[Scripts that build objects]
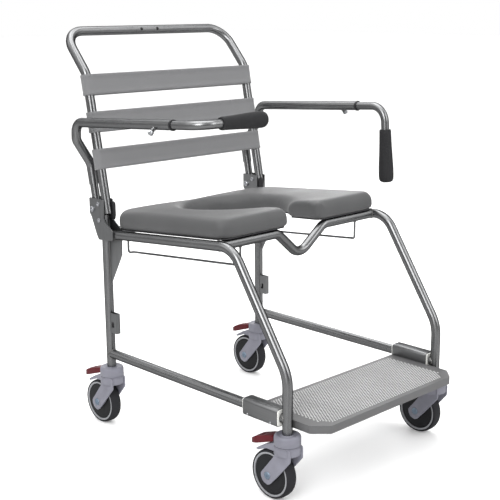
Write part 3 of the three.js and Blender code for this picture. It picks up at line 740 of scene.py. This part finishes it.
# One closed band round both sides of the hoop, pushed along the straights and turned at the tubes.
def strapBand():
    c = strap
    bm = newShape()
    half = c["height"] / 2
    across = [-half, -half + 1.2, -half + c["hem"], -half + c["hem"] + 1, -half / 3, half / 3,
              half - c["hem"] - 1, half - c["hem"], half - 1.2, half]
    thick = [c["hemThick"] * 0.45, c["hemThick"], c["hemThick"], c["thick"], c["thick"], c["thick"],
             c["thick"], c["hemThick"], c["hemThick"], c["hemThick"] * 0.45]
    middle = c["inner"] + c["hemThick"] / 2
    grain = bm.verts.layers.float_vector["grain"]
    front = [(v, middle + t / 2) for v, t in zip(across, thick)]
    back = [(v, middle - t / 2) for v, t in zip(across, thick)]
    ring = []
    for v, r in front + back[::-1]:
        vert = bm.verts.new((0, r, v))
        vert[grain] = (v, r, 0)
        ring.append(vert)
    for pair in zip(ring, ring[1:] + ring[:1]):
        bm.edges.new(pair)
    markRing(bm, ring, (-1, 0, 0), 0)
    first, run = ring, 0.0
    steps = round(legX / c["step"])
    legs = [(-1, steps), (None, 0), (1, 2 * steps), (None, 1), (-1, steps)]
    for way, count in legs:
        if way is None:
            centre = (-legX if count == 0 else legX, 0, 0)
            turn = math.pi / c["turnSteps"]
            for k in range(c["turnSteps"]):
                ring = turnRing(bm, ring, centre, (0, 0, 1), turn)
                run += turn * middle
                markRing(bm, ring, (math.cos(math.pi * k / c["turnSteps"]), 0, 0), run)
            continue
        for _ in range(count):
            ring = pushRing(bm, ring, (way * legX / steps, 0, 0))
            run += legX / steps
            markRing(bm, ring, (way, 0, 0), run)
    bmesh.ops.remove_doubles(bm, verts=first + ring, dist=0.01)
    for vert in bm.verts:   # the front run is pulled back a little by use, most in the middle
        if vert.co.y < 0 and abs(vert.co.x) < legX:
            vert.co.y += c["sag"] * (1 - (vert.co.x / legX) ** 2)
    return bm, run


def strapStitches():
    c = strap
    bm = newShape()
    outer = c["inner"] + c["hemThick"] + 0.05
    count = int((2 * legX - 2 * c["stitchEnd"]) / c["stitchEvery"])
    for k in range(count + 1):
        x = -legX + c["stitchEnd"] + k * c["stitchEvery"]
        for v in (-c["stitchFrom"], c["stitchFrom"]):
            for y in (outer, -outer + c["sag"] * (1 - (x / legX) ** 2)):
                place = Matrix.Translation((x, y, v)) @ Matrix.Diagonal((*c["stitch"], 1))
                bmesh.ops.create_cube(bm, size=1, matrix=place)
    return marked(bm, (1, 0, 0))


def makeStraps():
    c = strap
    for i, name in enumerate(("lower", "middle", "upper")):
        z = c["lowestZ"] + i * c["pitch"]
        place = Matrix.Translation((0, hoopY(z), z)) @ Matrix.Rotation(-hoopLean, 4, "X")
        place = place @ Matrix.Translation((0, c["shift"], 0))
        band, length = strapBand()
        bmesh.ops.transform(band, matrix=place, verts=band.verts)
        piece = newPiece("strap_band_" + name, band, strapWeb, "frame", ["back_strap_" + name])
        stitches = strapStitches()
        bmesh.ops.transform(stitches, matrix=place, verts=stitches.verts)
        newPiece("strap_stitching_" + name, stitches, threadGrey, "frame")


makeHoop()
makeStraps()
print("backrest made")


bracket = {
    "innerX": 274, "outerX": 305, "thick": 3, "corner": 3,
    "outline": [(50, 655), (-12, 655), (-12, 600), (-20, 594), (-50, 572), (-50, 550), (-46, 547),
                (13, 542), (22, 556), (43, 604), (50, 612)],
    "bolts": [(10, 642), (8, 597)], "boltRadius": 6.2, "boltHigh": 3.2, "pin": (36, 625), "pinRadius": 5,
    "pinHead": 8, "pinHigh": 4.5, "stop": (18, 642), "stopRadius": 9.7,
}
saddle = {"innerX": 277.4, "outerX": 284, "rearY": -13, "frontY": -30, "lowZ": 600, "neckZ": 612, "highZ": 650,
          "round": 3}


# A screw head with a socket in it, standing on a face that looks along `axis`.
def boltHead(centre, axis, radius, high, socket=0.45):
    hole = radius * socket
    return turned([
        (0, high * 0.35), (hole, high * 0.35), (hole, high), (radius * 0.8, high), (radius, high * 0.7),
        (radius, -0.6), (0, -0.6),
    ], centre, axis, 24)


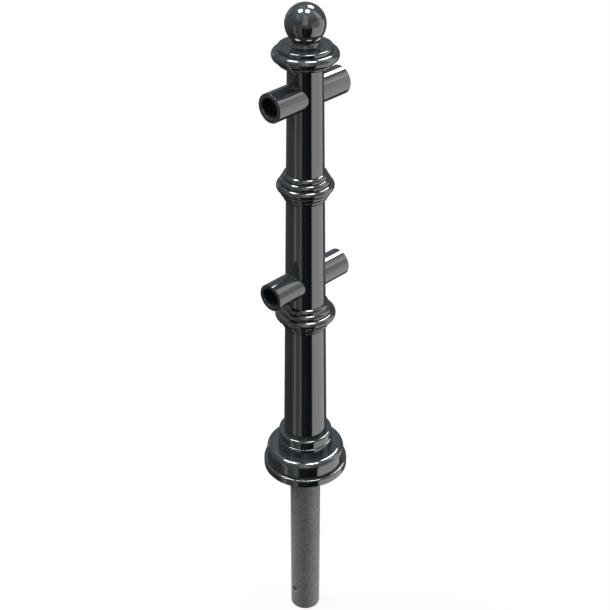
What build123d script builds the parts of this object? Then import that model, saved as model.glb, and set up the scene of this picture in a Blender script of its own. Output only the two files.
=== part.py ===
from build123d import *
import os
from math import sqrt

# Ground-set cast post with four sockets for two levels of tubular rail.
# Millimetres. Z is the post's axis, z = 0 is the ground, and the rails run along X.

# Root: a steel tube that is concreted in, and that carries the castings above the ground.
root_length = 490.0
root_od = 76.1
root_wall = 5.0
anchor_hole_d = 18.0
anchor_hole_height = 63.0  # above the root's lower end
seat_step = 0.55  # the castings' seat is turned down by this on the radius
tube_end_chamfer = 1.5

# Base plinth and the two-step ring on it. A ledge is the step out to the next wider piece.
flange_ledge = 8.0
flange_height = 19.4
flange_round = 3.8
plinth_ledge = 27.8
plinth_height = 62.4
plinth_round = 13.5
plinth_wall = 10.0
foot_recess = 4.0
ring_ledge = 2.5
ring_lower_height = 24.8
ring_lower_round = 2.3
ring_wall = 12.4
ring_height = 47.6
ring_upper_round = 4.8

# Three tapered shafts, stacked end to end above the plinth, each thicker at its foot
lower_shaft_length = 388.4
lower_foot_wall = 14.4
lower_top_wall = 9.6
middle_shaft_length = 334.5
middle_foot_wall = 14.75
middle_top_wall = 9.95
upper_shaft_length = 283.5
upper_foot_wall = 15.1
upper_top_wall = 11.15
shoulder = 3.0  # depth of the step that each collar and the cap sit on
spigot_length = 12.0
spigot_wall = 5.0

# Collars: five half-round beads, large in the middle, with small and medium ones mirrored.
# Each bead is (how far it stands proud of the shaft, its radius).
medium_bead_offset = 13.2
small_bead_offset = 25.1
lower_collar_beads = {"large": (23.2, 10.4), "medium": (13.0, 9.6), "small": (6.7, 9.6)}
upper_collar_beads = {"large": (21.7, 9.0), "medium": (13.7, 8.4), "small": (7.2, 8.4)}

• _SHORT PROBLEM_
Go back to the data above and please quote exactly, and only, the lines from the line with "What build123d script" through its last line.

• _WRITTEN RESPONSE_
What build123d script builds the parts of this object? Then import that model, saved as model.glb, and set up the scene of this picture in a Blender script of its own. Output only the two files.
=== part.py ===
from build123d import *
import os
from math import sqrt

# Ground-set cast post with four sockets for two levels of tubular rail.
# Millimetres. Z is the post's axis, z = 0 is the ground, and the rails run along X.

# Root: a steel tube that is concreted in, and that carries the castings above the ground.
root_length = 490.0
root_od = 76.1
root_wall = 5.0
anchor_hole_d = 18.0
anchor_hole_height = 63.0  # above the root's lower end
seat_step = 0.55  # the castings' seat is turned down by this on the radius
tube_end_chamfer = 1.5

# Base plinth and the two-step ring on it. A ledge is the step out to the next wider piece.
flange_ledge = 8.0
flange_height = 19.4
flange_round = 3.8
plinth_ledge = 27.8
plinth_height = 62.4
plinth_round = 13.5
plinth_wall = 10.0
foot_recess = 4.0
ring_ledge = 2.5
ring_lower_height = 24.8
ring_lower_round = 2.3
ring_wall = 12.4
ring_height = 47.6
ring_upper_round = 4.8

# Three tapered shafts, stacked end to end above the plinth, each thicker at its foot
lower_shaft_length = 388.4
lower_foot_wall = 14.4
lower_top_wall = 9.6
middle_shaft_length = 334.5
middle_foot_wall = 14.75
middle_top_wall = 9.95
upper_shaft_length = 283.5
upper_foot_wall = 15.1
upper_top_wall = 11.15
shoulder = 3.0  # depth of the step that each collar and the cap sit on
spigot_length = 12.0
spigot_wall = 5.0

# Collars: five half-round beads, large in the middle, with small and medium ones mirrored.
# Each bead is (how far it stands proud of the shaft, its radius).
medium_bead_offset = 13.2
small_bead_offset = 25.1
lower_collar_beads = {"large": (23.2, 10.4), "medium": (13.0, 9.6), "small": (6.7, 9.6)}
upper_collar_beads = {"large": (21.7, 9.0), "medium": (13.7, 8.4), "small": (7.2, 8.4)}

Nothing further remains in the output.